# DATASET SECTION:
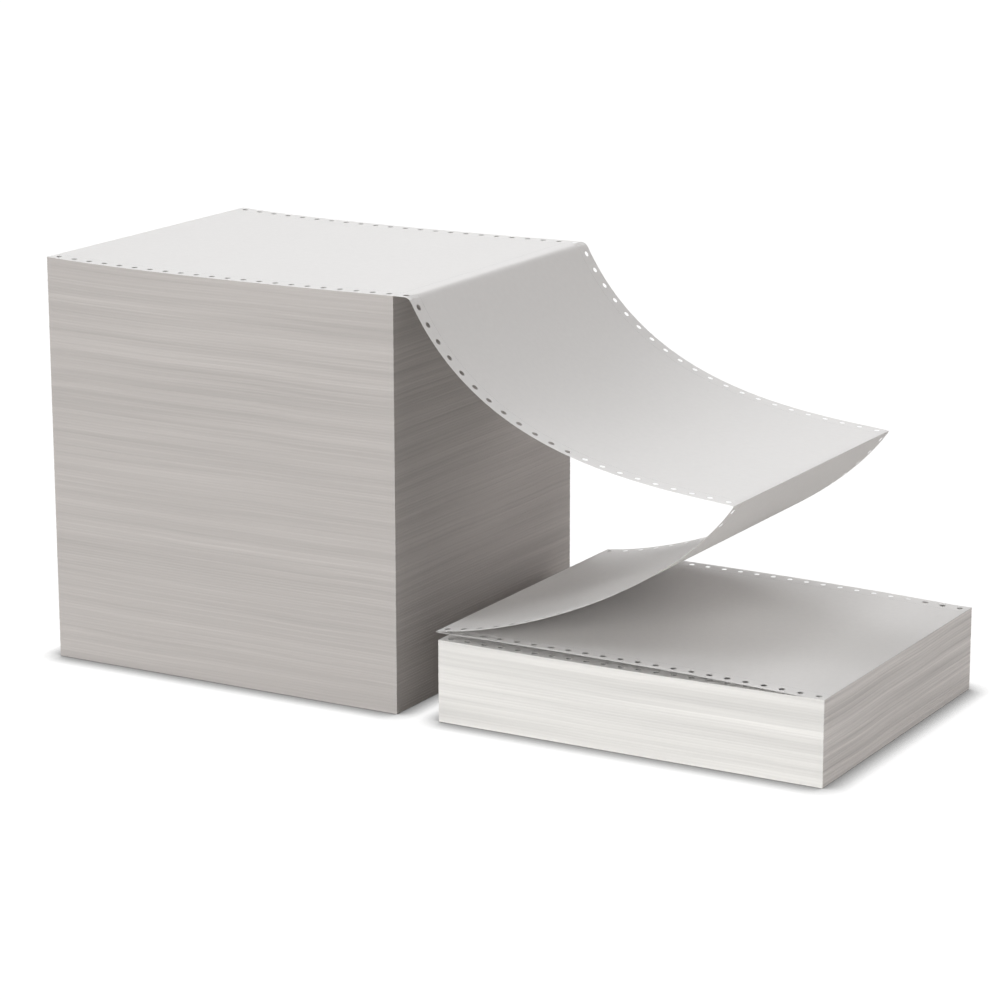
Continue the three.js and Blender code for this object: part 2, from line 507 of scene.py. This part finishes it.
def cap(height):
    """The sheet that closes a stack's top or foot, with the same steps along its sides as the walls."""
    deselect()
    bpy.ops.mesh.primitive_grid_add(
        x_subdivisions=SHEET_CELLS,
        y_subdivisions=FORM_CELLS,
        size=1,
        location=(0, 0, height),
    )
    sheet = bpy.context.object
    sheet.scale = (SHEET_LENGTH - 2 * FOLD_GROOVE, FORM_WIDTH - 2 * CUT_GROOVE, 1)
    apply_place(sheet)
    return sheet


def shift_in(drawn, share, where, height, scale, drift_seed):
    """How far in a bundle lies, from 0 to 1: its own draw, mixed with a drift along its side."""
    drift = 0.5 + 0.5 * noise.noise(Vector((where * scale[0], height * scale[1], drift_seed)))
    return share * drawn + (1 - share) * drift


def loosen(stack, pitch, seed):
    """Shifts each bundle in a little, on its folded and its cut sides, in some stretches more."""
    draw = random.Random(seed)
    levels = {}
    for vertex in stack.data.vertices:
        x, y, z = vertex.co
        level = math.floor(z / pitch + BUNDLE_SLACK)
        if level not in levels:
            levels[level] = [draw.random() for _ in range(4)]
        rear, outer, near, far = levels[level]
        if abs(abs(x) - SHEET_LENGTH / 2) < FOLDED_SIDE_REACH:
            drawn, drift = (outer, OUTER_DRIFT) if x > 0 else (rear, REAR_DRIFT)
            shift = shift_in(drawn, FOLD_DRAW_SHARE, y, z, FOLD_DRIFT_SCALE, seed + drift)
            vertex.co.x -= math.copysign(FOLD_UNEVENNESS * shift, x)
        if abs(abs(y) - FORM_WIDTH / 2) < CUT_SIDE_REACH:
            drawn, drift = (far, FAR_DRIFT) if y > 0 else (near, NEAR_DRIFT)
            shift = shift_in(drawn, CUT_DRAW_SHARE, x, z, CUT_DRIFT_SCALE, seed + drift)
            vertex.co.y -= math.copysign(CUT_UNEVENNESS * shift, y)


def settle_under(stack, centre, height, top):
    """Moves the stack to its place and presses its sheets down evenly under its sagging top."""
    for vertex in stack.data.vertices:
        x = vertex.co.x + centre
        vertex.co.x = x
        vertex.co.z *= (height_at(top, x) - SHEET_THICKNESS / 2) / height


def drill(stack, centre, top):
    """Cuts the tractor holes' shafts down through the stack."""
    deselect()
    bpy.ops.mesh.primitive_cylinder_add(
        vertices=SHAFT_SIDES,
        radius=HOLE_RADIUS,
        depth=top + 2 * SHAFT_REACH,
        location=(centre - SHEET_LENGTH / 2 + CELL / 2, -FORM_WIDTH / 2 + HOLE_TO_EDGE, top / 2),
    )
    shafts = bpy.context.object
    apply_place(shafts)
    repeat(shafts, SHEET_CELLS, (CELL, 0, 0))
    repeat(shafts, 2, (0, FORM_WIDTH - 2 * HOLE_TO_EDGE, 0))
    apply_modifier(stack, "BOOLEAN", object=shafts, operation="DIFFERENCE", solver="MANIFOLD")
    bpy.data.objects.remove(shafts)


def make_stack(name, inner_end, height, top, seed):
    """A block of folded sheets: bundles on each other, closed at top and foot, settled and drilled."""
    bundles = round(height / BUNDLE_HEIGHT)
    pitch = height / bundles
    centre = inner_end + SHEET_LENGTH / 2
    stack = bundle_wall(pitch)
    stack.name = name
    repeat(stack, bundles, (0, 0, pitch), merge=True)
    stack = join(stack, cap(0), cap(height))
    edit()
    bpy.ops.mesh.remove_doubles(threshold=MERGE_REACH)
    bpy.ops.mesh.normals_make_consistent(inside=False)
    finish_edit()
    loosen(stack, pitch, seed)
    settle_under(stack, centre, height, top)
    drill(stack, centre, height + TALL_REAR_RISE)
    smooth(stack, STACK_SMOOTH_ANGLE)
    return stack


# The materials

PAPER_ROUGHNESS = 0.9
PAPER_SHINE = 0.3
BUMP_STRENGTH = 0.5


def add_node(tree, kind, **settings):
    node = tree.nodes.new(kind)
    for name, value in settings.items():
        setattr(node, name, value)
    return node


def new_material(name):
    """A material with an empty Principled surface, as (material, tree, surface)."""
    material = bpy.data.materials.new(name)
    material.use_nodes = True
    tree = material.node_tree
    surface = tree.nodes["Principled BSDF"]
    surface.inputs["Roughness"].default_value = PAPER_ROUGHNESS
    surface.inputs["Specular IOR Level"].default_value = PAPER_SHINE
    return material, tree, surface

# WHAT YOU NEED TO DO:
Repeat the material above exactly.

# EXERCISE ANSWER:
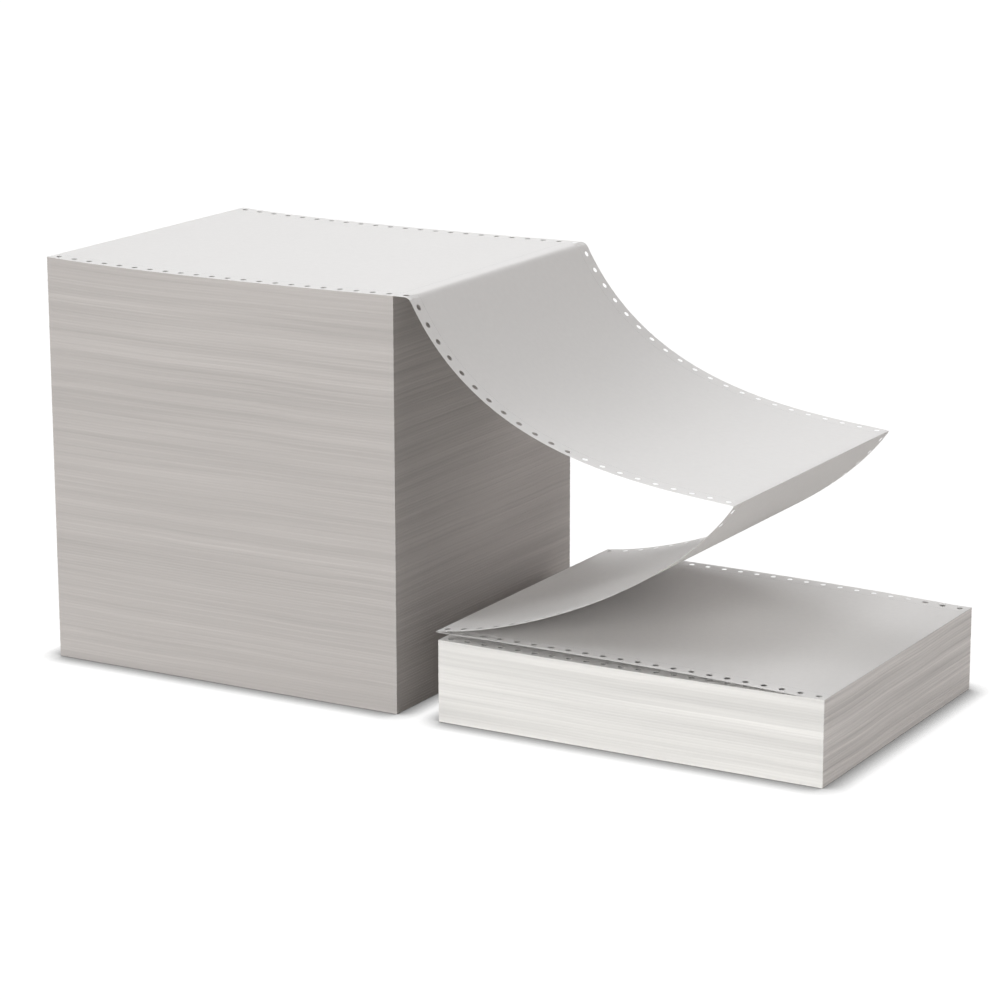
Continue the three.js and Blender code for this object: part 2, from line 507 of scene.py. This part finishes it.
def cap(height):
    """The sheet that closes a stack's top or foot, with the same steps along its sides as the walls."""
    deselect()
    bpy.ops.mesh.primitive_grid_add(
        x_subdivisions=SHEET_CELLS,
        y_subdivisions=FORM_CELLS,
        size=1,
        location=(0, 0, height),
    )
    sheet = bpy.context.object
    sheet.scale = (SHEET_LENGTH - 2 * FOLD_GROOVE, FORM_WIDTH - 2 * CUT_GROOVE, 1)
    apply_place(sheet)
    return sheet


def shift_in(drawn, share, where, height, scale, drift_seed):
    """How far in a bundle lies, from 0 to 1: its own draw, mixed with a drift along its side."""
    drift = 0.5 + 0.5 * noise.noise(Vector((where * scale[0], height * scale[1], drift_seed)))
    return share * drawn + (1 - share) * drift


def loosen(stack, pitch, seed):
    """Shifts each bundle in a little, on its folded and its cut sides, in some stretches more."""
    draw = random.Random(seed)
    levels = {}
    for vertex in stack.data.vertices:
        x, y, z = vertex.co
        level = math.floor(z / pitch + BUNDLE_SLACK)
        if level not in levels:
            levels[level] = [draw.random() for _ in range(4)]
        rear, outer, near, far = levels[level]
        if abs(abs(x) - SHEET_LENGTH / 2) < FOLDED_SIDE_REACH:
            drawn, drift = (outer, OUTER_DRIFT) if x > 0 else (rear, REAR_DRIFT)
            shift = shift_in(drawn, FOLD_DRAW_SHARE, y, z, FOLD_DRIFT_SCALE, seed + drift)
            vertex.co.x -= math.copysign(FOLD_UNEVENNESS * shift, x)
        if abs(abs(y) - FORM_WIDTH / 2) < CUT_SIDE_REACH:
            drawn, drift = (far, FAR_DRIFT) if y > 0 else (near, NEAR_DRIFT)
            shift = shift_in(drawn, CUT_DRAW_SHARE, x, z, CUT_DRIFT_SCALE, seed + drift)
            vertex.co.y -= math.copysign(CUT_UNEVENNESS * shift, y)


def settle_under(stack, centre, height, top):
    """Moves the stack to its place and presses its sheets down evenly under its sagging top."""
    for vertex in stack.data.vertices:
        x = vertex.co.x + centre
        vertex.co.x = x
        vertex.co.z *= (height_at(top, x) - SHEET_THICKNESS / 2) / height


def drill(stack, centre, top):
    """Cuts the tractor holes' shafts down through the stack."""
    deselect()
    bpy.ops.mesh.primitive_cylinder_add(
        vertices=SHAFT_SIDES,
        radius=HOLE_RADIUS,
        depth=top + 2 * SHAFT_REACH,
        location=(centre - SHEET_LENGTH / 2 + CELL / 2, -FORM_WIDTH / 2 + HOLE_TO_EDGE, top / 2),
    )
    shafts = bpy.context.object
    apply_place(shafts)
    repeat(shafts, SHEET_CELLS, (CELL, 0, 0))
    repeat(shafts, 2, (0, FORM_WIDTH - 2 * HOLE_TO_EDGE, 0))
    apply_modifier(stack, "BOOLEAN", object=shafts, operation="DIFFERENCE", solver="MANIFOLD")
    bpy.data.objects.remove(shafts)


def make_stack(name, inner_end, height, top, seed):
    """A block of folded sheets: bundles on each other, closed at top and foot, settled and drilled."""
    bundles = round(height / BUNDLE_HEIGHT)
    pitch = height / bundles
    centre = inner_end + SHEET_LENGTH / 2
    stack = bundle_wall(pitch)
    stack.name = name
    repeat(stack, bundles, (0, 0, pitch), merge=True)
    stack = join(stack, cap(0), cap(height))
    edit()
    bpy.ops.mesh.remove_doubles(threshold=MERGE_REACH)
    bpy.ops.mesh.normals_make_consistent(inside=False)
    finish_edit()
    loosen(stack, pitch, seed)
    settle_under(stack, centre, height, top)
    drill(stack, centre, height + TALL_REAR_RISE)
    smooth(stack, STACK_SMOOTH_ANGLE)
    return stack


# The materials

PAPER_ROUGHNESS = 0.9
PAPER_SHINE = 0.3
BUMP_STRENGTH = 0.5


def add_node(tree, kind, **settings):
    node = tree.nodes.new(kind)
    for name, value in settings.items():
        setattr(node, name, value)
    return node


def new_material(name):
    """A material with an empty Principled surface, as (material, tree, surface)."""
    material = bpy.data.materials.new(name)
    material.use_nodes = True
    tree = material.node_tree
    surface = tree.nodes["Principled BSDF"]
    surface.inputs["Roughness"].default_value = PAPER_ROUGHNESS
    surface.inputs["Specular IOR Level"].default_value = PAPER_SHINE
    return material, tree, surface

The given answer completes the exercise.